Task description
Nothing but the lines from the line that contains "the whole length" through the line that contains "from typing import" should appear in the output, each reproduced exactly.

Provided information
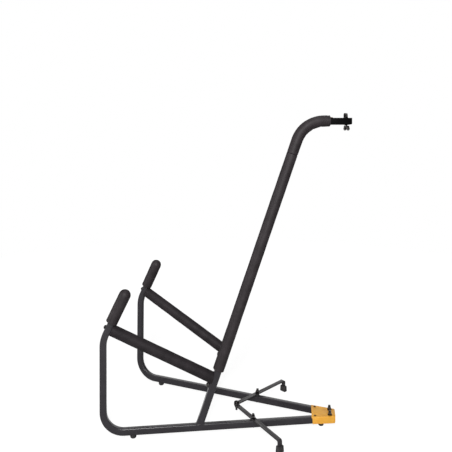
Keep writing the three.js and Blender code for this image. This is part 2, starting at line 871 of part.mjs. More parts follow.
// Rubber tip on the leg's end, wider at the floor, with a pocket for the bar
function makeTip() {
  const block = new THREE.ExtrudeGeometry(roundedOutline(tip_short, tip_long, tip_corner), {
    depth: tip_height,
    bevelEnabled: false,
  });
  const spots = block.attributes.position;
  for (let index = 0; index < spots.count; index += 1) {
    const share = 1 + (tip_top_share - 1) * (spots.getZ(index) / tip_height);
    spots.setX(index, spots.getX(index) * share);
    spots.setY(index, spots.getY(index) * share);
  }
  const pocket = new THREE.BoxGeometry(bar_thick + 2 * seat_gap, bar_width + 2 * seat_gap, tip_height);
  pocket.translate(0, 0, tip_floor + tip_height / 2);
  return cut(solid(block), solid(pocket));
}

function makeSpacer(height) {
  const ring = post(0, 0, rail_top + seat_gap, rail_top + seat_gap + height, spacer_radius, round_sides);
  return cut(ring, post(0, 0, 0, 2 * rail_top, rail_bolt_radius + running_gap));
}

// Bolt through rail, spacer and bar: round head under the rail, thread above the bar
function makeRailBolt(bar_top) {
  const low = foot_height - running_gap;
  const top = bar_top + seat_gap + nut_hub_height + thread_stub;
  const shank = post(0, 0, low - rail_bolt_head_height / 2, top, rail_bolt_radius);
  return join(shank, post(0, 0, low - rail_bolt_head_height, low, rail_bolt_head_radius, small_sides));
}

// Pivot bolt where the bars cross: big domed head above, nut and thread below
function makePivotBolt() {
  const under_head = far_bar_low + bar_thick + seat_gap;
  const shank_end = near_bar_low - seat_gap - pivot_nut_height - pivot_stub;
  return turned([
    [0, shank_end],
    [pivot_bolt_radius, shank_end],
    [pivot_bolt_radius, under_head],
    [pivot_head_radius, under_head],
    ...domeProfile(pivot_head_radius, under_head + pivot_head_rim, pivot_head_height - pivot_head_rim),
  ]);
}

function makePivotNut() {
  const top = near_bar_low - seat_gap;
  const nut = post(0, 0, top - pivot_nut_height, top, pivot_nut_radius, hex_sides);
  return cut(nut, post(0, 0, 0, 2 * rail_top, pivot_bolt_radius + nut_bore_gap));
}

// The part: brackets, then everything on each side
const sides = [['near', -1], ['far', 1]];

function buildBrackets() {
  const levels = [
    ['base', 0, base_plate_top, 'gold_paint'],
    ['top', top_pivot.x, top_plate_top, 'black_paint'],
  ];
  for (const [level, x, z, finish] of levels) {
    addPiece(stand, `${level}_bracket`, geometryOf(makeBracket()), finish).position.set(x, 0, z);
    for (const [name, side] of sides) {
      const rivet = addPiece(stand, `${name}_${level}_rivet`, geometryOf(makeRivet()), 'black_zinc');
      rivet.position.set(x, side * pivot_offset, z);
    }
  }
}

function buildFrame(name, side) {
  const group = frameGroup(side);
  addPiece(group, `${name}_frame_tube`, geometryOf(makeFrameTube(side)), 'black_paint');
  addPiece(group, `${name}_rear_upright`, geometryOf(makeRearUpright(side)), 'black_paint');
  addPiece(group, `${name}_seat_rail`, geometryOf(makeSeatRail()), 'black_paint');
  addPiece(group, `${name}_seat_insert`, geometryOf(makeSeatInsert()), 'zinc');
  addPiece(group, `${name}_seat_lug`, geometryOf(makeSeatLug()), 'black_paint');
  addPiece(group, `${name}_horn_screw`, geometryOf(makeFrontScrew()), 'black_zinc');
  addPiece(group, `${name}_lug_screw`, geometryOf(makeRearScrew()), 'black_zinc');
  addPiece(group, `${name}_rivet_nut`, geometryOf(makeRivetNut()), 'zinc');
  const top_end = flat(top_pivot_reach - tail_length, top_height);
  addPiece(group, `${name}_base_plug`, geometryOf(makeTailPlug(flat(-tail_length, 0))), 'plastic');
  addPiece(group, `${name}_top_plug`, geometryOf(makeTailPlug(top_end)), 'plastic');
  addPiece(group, `${name}_horn_foam`, geometryOf(makeHornFoam()), 'foam');
  addPiece(group, `${name}_seat_foam`, geometryOf(makeSeatFoam()), 'foam');
  addPiece(group, `${name}_lower_foam`, geometryOf(makeLowerFoam()), 'foam');
  addPiece(group, `${name}_upper_foam`, geometryOf(makeUpperFoam(side)), 'foam');
}

function placeAt(mesh, x, y, z, turn = 0) {
  mesh.position.set(x, y, z);
  mesh.rotation.z = turn;
  return mesh;
}

// Lock bolts: on the top bracket, the near one points down, its nut some turns loose, and the far one up
function buildLocks(name, side) {
  const base = framePoint(side, -lock_reach, 0);
  const top = framePoint(side, top_pivot_reach - lock_reach, top_height);
  const spots = [
    ['base', base.x, base.y, base_plate_top, false],
    ['top', top.x, top.y, top_plate_top, side < 0],
  ];
  for (const [level, x, y, z, turned_over] of spots) {
    const stack = sheet + seat_gap + tube_depth;
    const group = new THREE.Group();
    group.position.set(x, y, turned_over ? z - stack : z);
    group.rotation.x = turned_over ? Math.PI : 0;
    stand.add(group);
    const nut_turn = THREE.MathUtils.degToRad(nut_turns[`${name}_${level}`]);
    const drop = turned_over ? top_lower_nut_drop : 0;
    addPiece(group, `${name}_${level}_bolt`, geometryOf(makeLockBolt(drop)), 'black_zinc');
    const nut_shape = geometryOf(makeWingNut(bolt_radius));
    const nut = addPiece(group, `${name}_${level}_wing_nut`, nut_shape, 'black_zinc');
    placeAt(nut, 0, 0, drop, nut_turn);
  }
}

function buildFeet(name, side) {
  const feet = [['front', front_foot_reach, front_foot_radius], ['rear', -rear_foot_reach, rear_foot_radius]];
  for (const [end, reach, radius] of feet) {
    const place = framePoint(side, reach, -half_depth);
    const foot = addPiece(stand, `${name}_${end}_foot`, geometryOf(makeFoot(radius)), 'rubber');
    placeAt(foot, place.x, place.y, 0);
  }
}

function buildOutrigger(name, side) {
  const bar_low = side < 0 ? near_bar_low : far_bar_low;
  const pivot_hole = side < 0 ? pivot_bolt_radius + running_gap / 2 : pivot_hole_radius;
  const bar_top = bar_low + bar_thick;
  const spacer_height = bar_low - seat_gap - rail_top - seat_gap;
  const x = bolt_spot.x;
  const y = side * bolt_spot.y;
  const turn = side * bar_turn;
  placeAt(addPiece(stand, `${name}_bar_spacer`, geometryOf(makeSpacer(spacer_height)), 'plastic'), x, y, 0);
  placeAt(addPiece(stand, `${name}_bar_bolt`, geometryOf(makeRailBolt(bar_top)), 'black_zinc'), x, y, 0);
  const nut_shape = geometryOf(makeWingNut(rail_bolt_radius));
  const nut = addPiece(stand, `${name}_bar_wing_nut`, nut_shape, 'black_zinc');
  placeAt(nut, x, y, bar_top, THREE.MathUtils.degToRad(nut_turns[`${name}_bar`]));
  const bar = makeBar(bar_low, pivot_hole);
  const strip = addPiece(stand, `${name}_outrigger_bar`, geometryOf(bar), 'black_paint');
  placeAt(strip, pivot_spot.x, 0, bar_low, turn);
  const tip_x = pivot_spot.x + bar_leg_length * Math.cos(turn);
  const tip_y = bar_leg_length * Math.sin(turn);
  placeAt(addPiece(stand, `${name}_outrigger_tip`, geometryOf(makeTip()), 'rubber'), tip_x, tip_y, 0, turn);
}

buildBrackets();
for (const [name, side] of sides) {
  buildFrame(name, side);
  buildLocks(name, side);
  buildFeet(name, side);
  buildOutrigger(name, side);
}
placeAt(addPiece(stand, 'pivot_bolt', geometryOf(makePivotBolt()), 'black_zinc'), pivot_spot.x, 0, 0);
placeAt(addPiece(stand, 'pivot_nut', geometryOf(makePivotNut()), 'black_zinc'), pivot_spot.x, 0, 0);

// The origin lies under the middle of the whole length
stand.updateMatrixWorld(true);
const bounds = new THREE.Box3().setFromObject(stand, true);
const middle = -(bounds.min.x + bounds.max.x) / 2;
for (const child of stand.children) child.position.x += middle;

export default stand;
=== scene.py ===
"""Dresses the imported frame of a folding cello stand: coated tubes, foam sleeves, brackets and hardware."""

import logging
import math
from dataclasses import dataclass, field
from enum import Enum
from functools import partial
from typing import Any, Callable, Iterable, Sequence

import bmesh
import bpy
from mathutils import Matrix, Vector, noise

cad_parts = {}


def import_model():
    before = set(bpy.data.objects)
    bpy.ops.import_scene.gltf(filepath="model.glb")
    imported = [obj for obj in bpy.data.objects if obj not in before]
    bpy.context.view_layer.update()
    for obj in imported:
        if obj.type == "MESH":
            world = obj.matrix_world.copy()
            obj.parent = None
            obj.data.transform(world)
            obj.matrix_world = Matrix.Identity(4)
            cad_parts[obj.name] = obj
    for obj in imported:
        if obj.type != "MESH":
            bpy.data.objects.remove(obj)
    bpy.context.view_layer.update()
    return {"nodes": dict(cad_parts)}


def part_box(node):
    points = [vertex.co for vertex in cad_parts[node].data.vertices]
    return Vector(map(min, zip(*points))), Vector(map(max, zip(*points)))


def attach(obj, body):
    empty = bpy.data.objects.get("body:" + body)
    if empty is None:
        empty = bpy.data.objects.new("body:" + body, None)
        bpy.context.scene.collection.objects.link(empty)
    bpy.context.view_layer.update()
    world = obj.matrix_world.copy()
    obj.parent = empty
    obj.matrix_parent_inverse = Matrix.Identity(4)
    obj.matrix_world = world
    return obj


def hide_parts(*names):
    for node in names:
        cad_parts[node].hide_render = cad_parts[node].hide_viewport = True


LOG = logging.getLogger("cello_stand")
MM = 0.001
MERGE = 0.01 * MM
WHITE = (1.0, 1.0, 1.0, 1.0)

Colour = tuple[float, float, float, float]
Triple = tuple[float, float, float]
Range = tuple[float, float]


class Side(Enum):
    """The two frames of the stand, with the sign of their side along Y."""

    NEAR = -1
    FAR = 1

    @property
    def label(self) -> str:
        """The word that starts the names of this side's pieces."""
        return self.name.lower()

    @property
    def frame_body(self) -> str:
        """Name of the body of this side's frame."""
        return f"{self.label}_frame"


def ramp(value: float, limits: Range) -> float:
    """Share from 0 at the first limit to 1 at the second, held inside that range.

    Args:
        value: The value.
        limits: Values that give 0 and 1.

    Returns:
        The clamped share.
    """
    return max(0.0, min(1.0, (value - limits[0]) / (limits[1] - limits[0])))


def srgb(red: float, green: float, blue: float) -> Colour:
    """Turns screen colour values from 0 to 255 into scene-linear colour.

    Args:
        red: Red screen value.
        green: Green screen value.
        blue: Blue screen value.

    Returns:
        Linear red, green, blue and an alpha of 1.
    """
    def linear(value: float) -> float:
        """Linear value of one screen channel."""
        share = value / 255
        return share / 12.92 if share <= 0.04045 else ((share + 0.055) / 1.055) ** 2.4

    return (linear(red), linear(green), linear(blue), 1.0)


class Socket:
    """A shader output on which Python operators add Math nodes."""

    def __init__(self, graph: "Graph", output: bpy.types.NodeSocket) -> None:
        """Wraps one output of a graph."""
        self.graph = graph
        self.output = output

    def _math(self, operation: str, first: Any, second: Any = None) -> "Socket":
        """Adds a Math node.

        Args:
            operation: Name of the Math operation.
            first: Left operand, a socket or a number.
            second: Right operand, a socket, a number or None.

        Returns:
            The node's value.
        """
        links = {0: first} if second is None else {0: first, 1: second}
        return self.graph.node("ShaderNodeMath", {"operation": operation}, links)

    def __add__(self, other: Any) -> "Socket":
        """Sum."""
        return self._math("ADD", self, other)

    __radd__ = __add__

    def __sub__(self, other: Any) -> "Socket":
        """Difference."""
        return self._math("SUBTRACT", self, other)

    def __rsub__(self, other: Any) -> "Socket":
        """Difference with the socket on the right."""
        return self._math("SUBTRACT", other, self)

    def __mul__(self, other: Any) -> "Socket":
        """Product."""
        return self._math("MULTIPLY", self, other)

    __rmul__ = __mul__

    def above(self, low: float, high: float) -> "Socket":
        """Share from 0 at low to 1 at high, held inside that range.

        Args:
            low: Value that gives 0.
            high: Value that gives 1.

        Returns:
            The clamped share.
        """
        names = {"From Min": low, "From Max": high, "Value": self}
        return self.graph.node("ShaderNodeMapRange", {"clamp": True}, names)


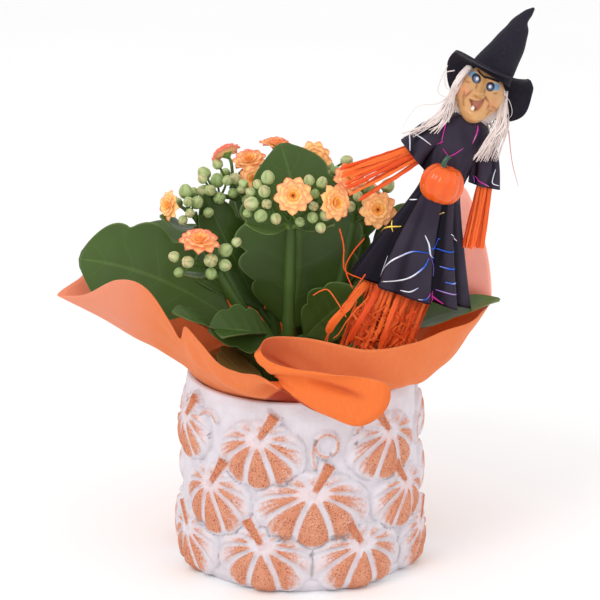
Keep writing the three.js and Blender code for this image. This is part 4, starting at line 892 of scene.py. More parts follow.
def stem_parts(line, leaves, forks, blooms, buds):
    """All that is green on one stem, from the foot in the peat to the stalks of its flowers."""
    path = curved(line, 30)
    swelling = 1 + 0.1 * np.sin(np.linspace(0, 5 * math.pi, 30)) ** 8
    parts = [(*bar(path, np.linspace(STEM_RADIUS, 2.3, 30) * swelling, 18), {"tone": 0.2})]
    parts += [leaf(**shape) for shape in leaves]
    hub = np.array(line[-1], float)
    inner = hub + 0.04 * (np.array(line[-2]) - hub)
    for fork in forks:
        swollen = 1.3 - 0.25 * np.sin(np.linspace(0, math.pi, 10)) + 0.5 * np.linspace(0, 1, 10) ** 6
        bent = (inner + fork) / 2 + [0, 0, 0.6]
        end = np.array(fork) + unit(np.array(fork) - inner) * 1.2
        parts.append((*bar(curved([inner, bent, end], 10), swollen, 10), {"tone": 0.3}))
    for bloom in blooms:
        parts += bloom_stalk(forks, **bloom)
    return parts + [bud_stalk(forks, bud) for bud in buds]


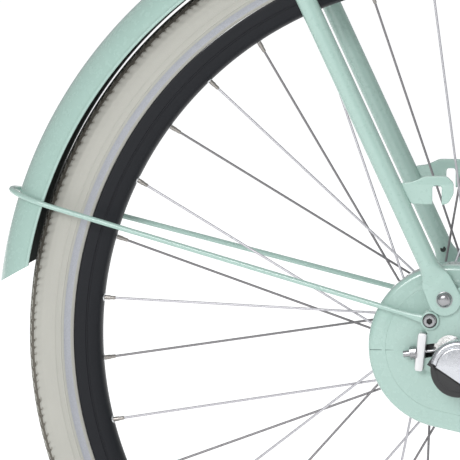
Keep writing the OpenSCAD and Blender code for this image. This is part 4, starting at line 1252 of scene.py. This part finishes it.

Output for this exercise
// The origin lies under the middle of the whole length
stand.updateMatrixWorld(true);
const bounds = new THREE.Box3().setFromObject(stand, true);
const middle = -(bounds.min.x + bounds.max.x) / 2;
for (const child of stand.children) child.position.x += middle;

export default stand;
=== scene.py ===
"""Dresses the imported frame of a folding cello stand: coated tubes, foam sleeves, brackets and hardware."""

import logging
import math
from dataclasses import dataclass, field
from enum import Enum
from functools import partial
from typing import Any, Callable, Iterable, Sequence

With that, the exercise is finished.